Hi Tims,
Assuming you are in $HOME ... you can do something like:
singularity shell --no-home ./myimage.sif
That will *not* bind your home directory in, but will bind in your
current working directory, so only that shows up in your $HOME
structure. What you have in your example should be the default
behavior.

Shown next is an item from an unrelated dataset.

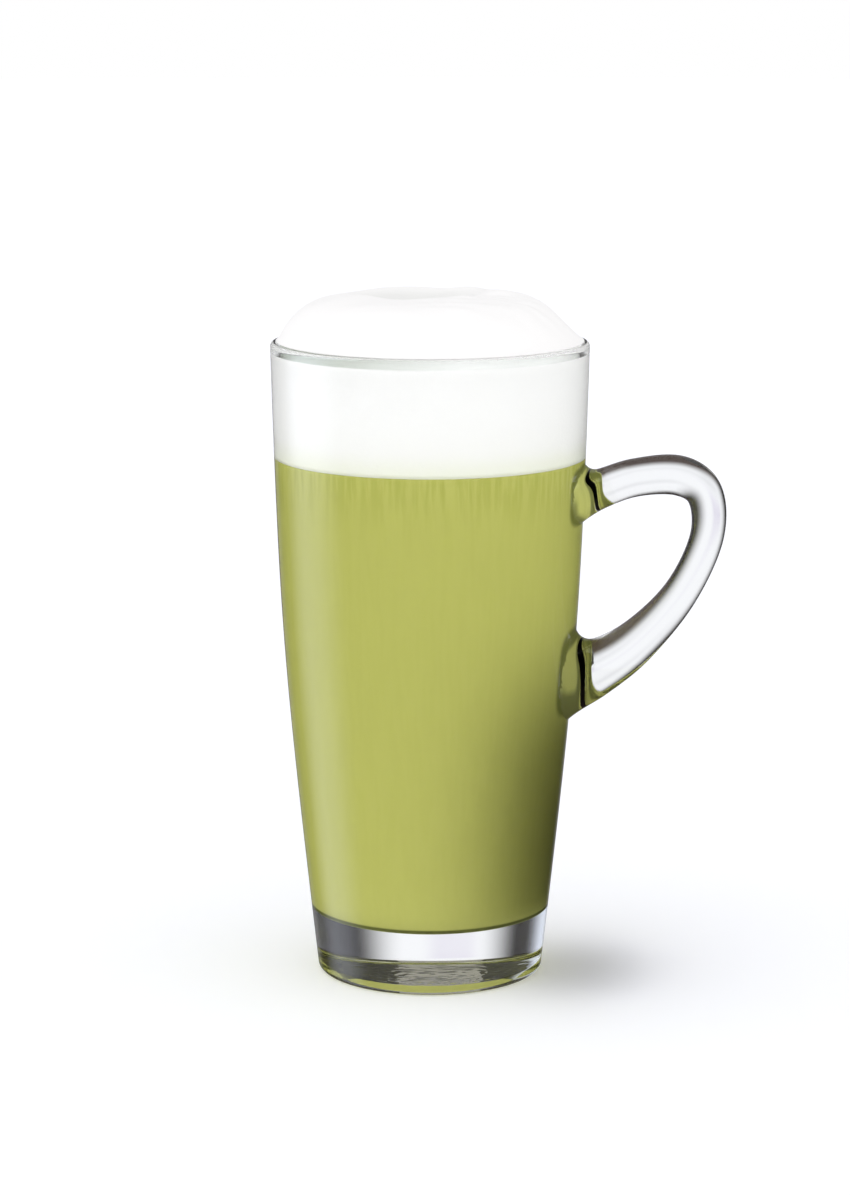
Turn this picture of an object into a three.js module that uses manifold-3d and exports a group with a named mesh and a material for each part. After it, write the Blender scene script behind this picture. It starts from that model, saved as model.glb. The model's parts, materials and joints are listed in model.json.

For example:
$ pwd && ls
/usr/local/singularity
2.5.2/ 2.6.1/ 3.0.1/ 3.1.0-rc4/ 3.1.0
$ ls ../bin/
hello.sh*
$ singularity shell -B $PWD ~/lolcow.sif
Singularity lolcow.sif:/usr/local/singularity> pwd && ls
/usr/local/singularity
2.5.2 2.6.1 3.0.1 3.1.0-rc4 3.1.0
Singularity lolcow.sif:/usr/local/singularity> ls ../bin/
Singularity lolcow.sif:/usr/local/singularity>
So in the above case, I changed to: /usr/local/singularity ... and I
used `-B $PWD` ... this bind mounted /usr/local/singularity into the
image at the same location. But, the host /usr/local/bin/ was not
included in this. Just the /usr/local/singularity directory and all
children.
Now, if you're wanting to cut off the entire directory structure,
you can use: `-B $PWD:/work_dir` (or similar). As Vanessa mentioned,
you can specify where you want a bind point to be mounted, otherwise
the default is just to mount it at the same path location. So, in this
example, $PWD would be mounted at `/work_dir` in the container,
instead of whatever path we actually have.